The Correct Way to Clean High-Performance Windows
- **Dust and Debris Removal:** Use a soft-bristled brush to remove loose dirt and spider webs from the sills and weep holes.
- **The Soap Solution:** Mix a small amount of baby shampoo or specialized window cleaning solution in a bucket of lukewarm water.
- **Gentle Agitation:** Apply the solution with a microfiber wand or a soft sponge. Don’t scrub with abrasive pads that can scratch the Low-E coating if you are cleaning the interior surface.
- **The Rinse:** Use a garden hose on a ‘shower’ setting to rinse the window from the top down. Never spray upwards, as this mimics the action of a pressure washer and can bypass the drip cap and head flashing.
- **Squeegee Technique:** Use a professional-grade squeegee to remove the water, drying the edges with a lint-free cloth to prevent spotting.

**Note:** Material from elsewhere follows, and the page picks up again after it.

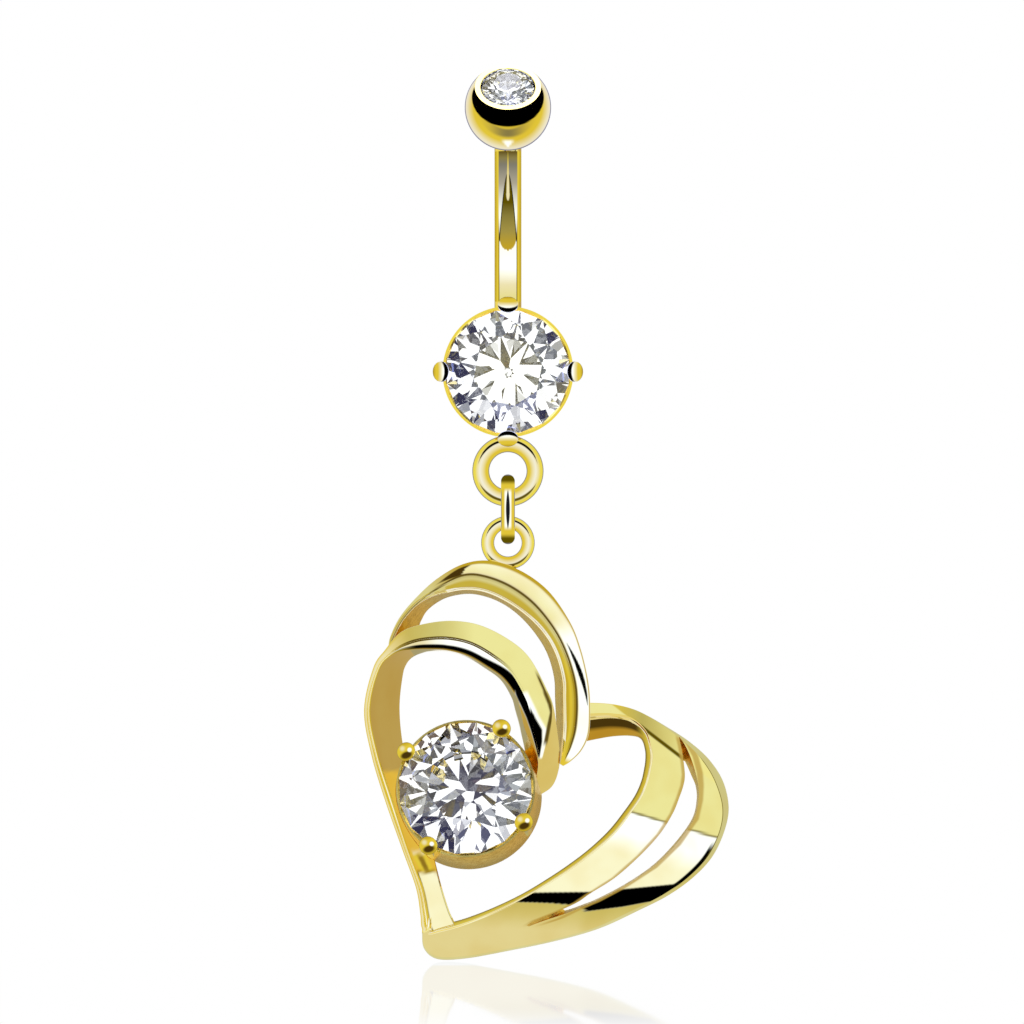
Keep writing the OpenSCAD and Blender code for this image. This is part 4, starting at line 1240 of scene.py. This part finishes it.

Conclusion: Respect the Assembly
Your windows are the most technical part of your home’s exterior. They are expected to let in light, keep out heat, resist wind loads, and drain water simultaneously. Treating them like a concrete driveway by hitting them with a pressure washer is a recipe for financial pain. If you want your windows to last the 20 to 30 years they are rated for, put the power washer away. If your windows are already showing signs of fogging or the frames are starting to warp, it is time to stop searching for a window cleaner and start looking for a professional to replace windows with high-quality, properly flashed units. Remember, water management is a science, not a brute force task. Keep the pressure low and the maintenance consistent, and your windows will keep your home dry and efficient for decades.